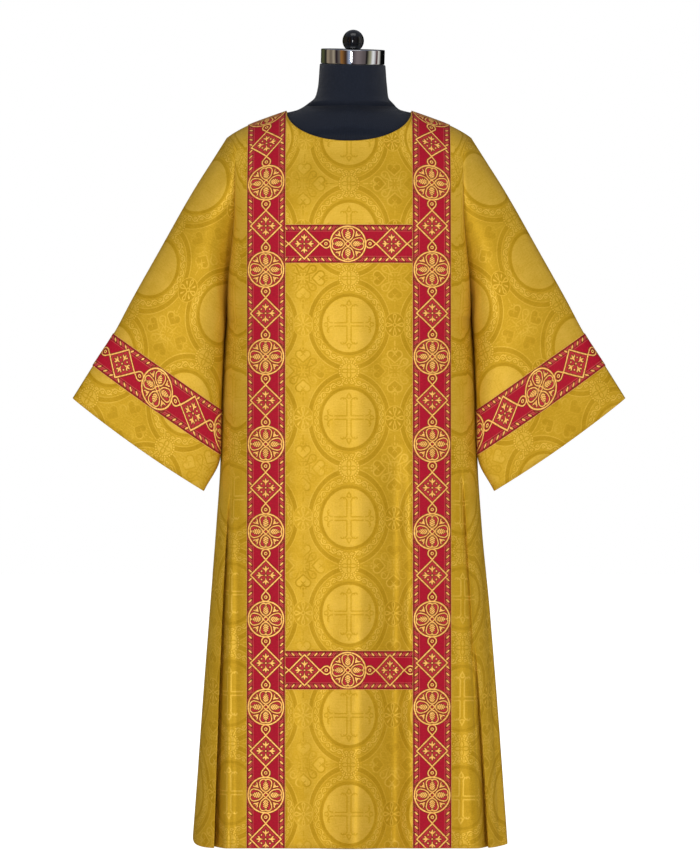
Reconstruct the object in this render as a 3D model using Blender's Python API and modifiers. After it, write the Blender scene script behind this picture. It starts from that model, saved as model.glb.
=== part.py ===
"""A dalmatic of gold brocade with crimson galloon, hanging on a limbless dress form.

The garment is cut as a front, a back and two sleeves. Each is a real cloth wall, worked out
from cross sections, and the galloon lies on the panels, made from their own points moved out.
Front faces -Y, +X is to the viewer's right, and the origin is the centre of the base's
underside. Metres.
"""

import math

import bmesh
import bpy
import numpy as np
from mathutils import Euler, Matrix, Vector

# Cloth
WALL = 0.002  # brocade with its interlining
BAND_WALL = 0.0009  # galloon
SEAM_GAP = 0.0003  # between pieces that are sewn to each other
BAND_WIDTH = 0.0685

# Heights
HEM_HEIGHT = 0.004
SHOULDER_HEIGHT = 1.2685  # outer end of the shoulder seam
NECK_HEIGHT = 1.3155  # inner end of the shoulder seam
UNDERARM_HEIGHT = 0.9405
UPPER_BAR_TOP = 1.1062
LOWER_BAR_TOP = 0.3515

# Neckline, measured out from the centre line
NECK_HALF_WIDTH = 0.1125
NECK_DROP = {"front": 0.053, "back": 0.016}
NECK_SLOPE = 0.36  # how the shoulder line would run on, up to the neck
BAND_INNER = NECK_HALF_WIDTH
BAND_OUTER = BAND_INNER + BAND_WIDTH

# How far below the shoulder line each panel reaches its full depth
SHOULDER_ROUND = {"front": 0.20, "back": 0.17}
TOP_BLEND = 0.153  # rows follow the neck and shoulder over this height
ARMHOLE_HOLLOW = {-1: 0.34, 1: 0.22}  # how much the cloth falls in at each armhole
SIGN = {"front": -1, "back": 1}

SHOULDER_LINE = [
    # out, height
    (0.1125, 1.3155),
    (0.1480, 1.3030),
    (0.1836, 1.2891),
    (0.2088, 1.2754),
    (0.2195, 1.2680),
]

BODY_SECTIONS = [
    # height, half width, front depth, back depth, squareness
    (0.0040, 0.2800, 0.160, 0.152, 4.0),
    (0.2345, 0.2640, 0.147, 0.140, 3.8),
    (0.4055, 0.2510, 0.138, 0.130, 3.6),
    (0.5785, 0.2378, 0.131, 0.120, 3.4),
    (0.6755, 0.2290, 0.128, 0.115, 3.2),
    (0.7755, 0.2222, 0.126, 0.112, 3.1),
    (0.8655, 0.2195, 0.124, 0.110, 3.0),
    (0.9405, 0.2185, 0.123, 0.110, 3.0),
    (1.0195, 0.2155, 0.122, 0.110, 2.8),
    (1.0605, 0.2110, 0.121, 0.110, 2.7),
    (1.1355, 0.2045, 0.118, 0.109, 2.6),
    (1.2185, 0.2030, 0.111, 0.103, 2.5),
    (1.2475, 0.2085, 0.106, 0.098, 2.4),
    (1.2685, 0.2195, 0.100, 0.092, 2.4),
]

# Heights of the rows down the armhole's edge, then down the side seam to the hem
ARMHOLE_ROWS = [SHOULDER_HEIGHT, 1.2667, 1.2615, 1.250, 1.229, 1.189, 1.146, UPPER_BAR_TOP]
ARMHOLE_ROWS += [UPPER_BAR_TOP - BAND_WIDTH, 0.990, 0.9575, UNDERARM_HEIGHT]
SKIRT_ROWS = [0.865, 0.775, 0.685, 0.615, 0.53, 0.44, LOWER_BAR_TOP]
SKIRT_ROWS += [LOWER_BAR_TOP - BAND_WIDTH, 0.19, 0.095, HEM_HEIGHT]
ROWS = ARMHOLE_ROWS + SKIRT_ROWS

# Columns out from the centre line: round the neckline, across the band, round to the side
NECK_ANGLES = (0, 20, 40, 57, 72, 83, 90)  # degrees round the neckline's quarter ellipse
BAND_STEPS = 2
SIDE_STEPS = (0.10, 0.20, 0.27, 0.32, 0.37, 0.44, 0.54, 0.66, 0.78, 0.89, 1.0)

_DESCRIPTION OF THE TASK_
Only the lines from the opening of the material through the line with "BAND_WIDTH = 0.0685" should be echoed, exactly as written.

_WRITTEN REPLY_
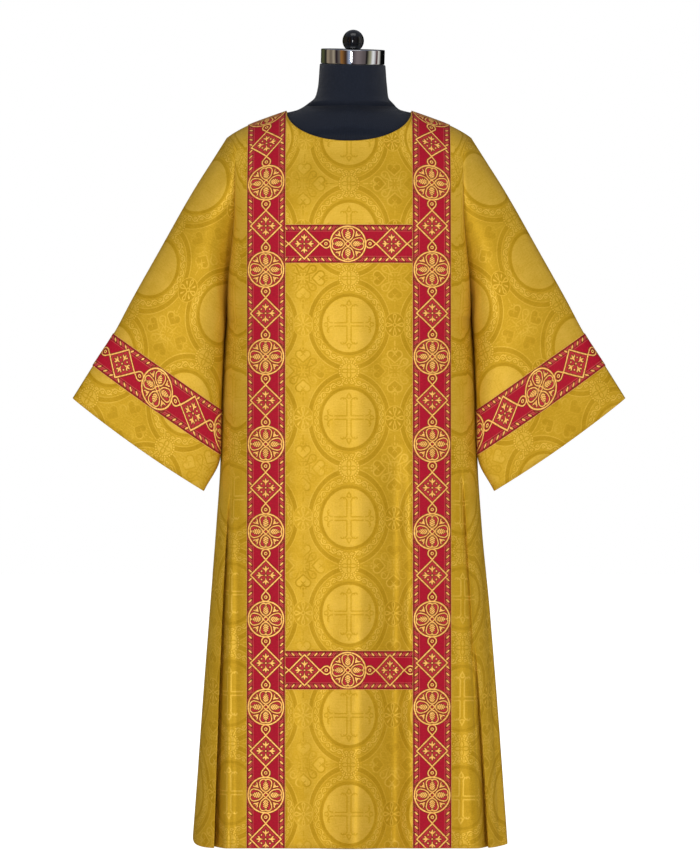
Reconstruct the object in this render as a 3D model using Blender's Python API and modifiers. After it, write the Blender scene script behind this picture. It starts from that model, saved as model.glb.
=== part.py ===
"""A dalmatic of gold brocade with crimson galloon, hanging on a limbless dress form.

The garment is cut as a front, a back and two sleeves. Each is a real cloth wall, worked out
from cross sections, and the galloon lies on the panels, made from their own points moved out.
Front faces -Y, +X is to the viewer's right, and the origin is the centre of the base's
underside. Metres.
"""

import math

import bmesh
import bpy
import numpy as np
from mathutils import Euler, Matrix, Vector

# Cloth
WALL = 0.002  # brocade with its interlining
BAND_WALL = 0.0009  # galloon
SEAM_GAP = 0.0003  # between pieces that are sewn to each other
BAND_WIDTH = 0.0685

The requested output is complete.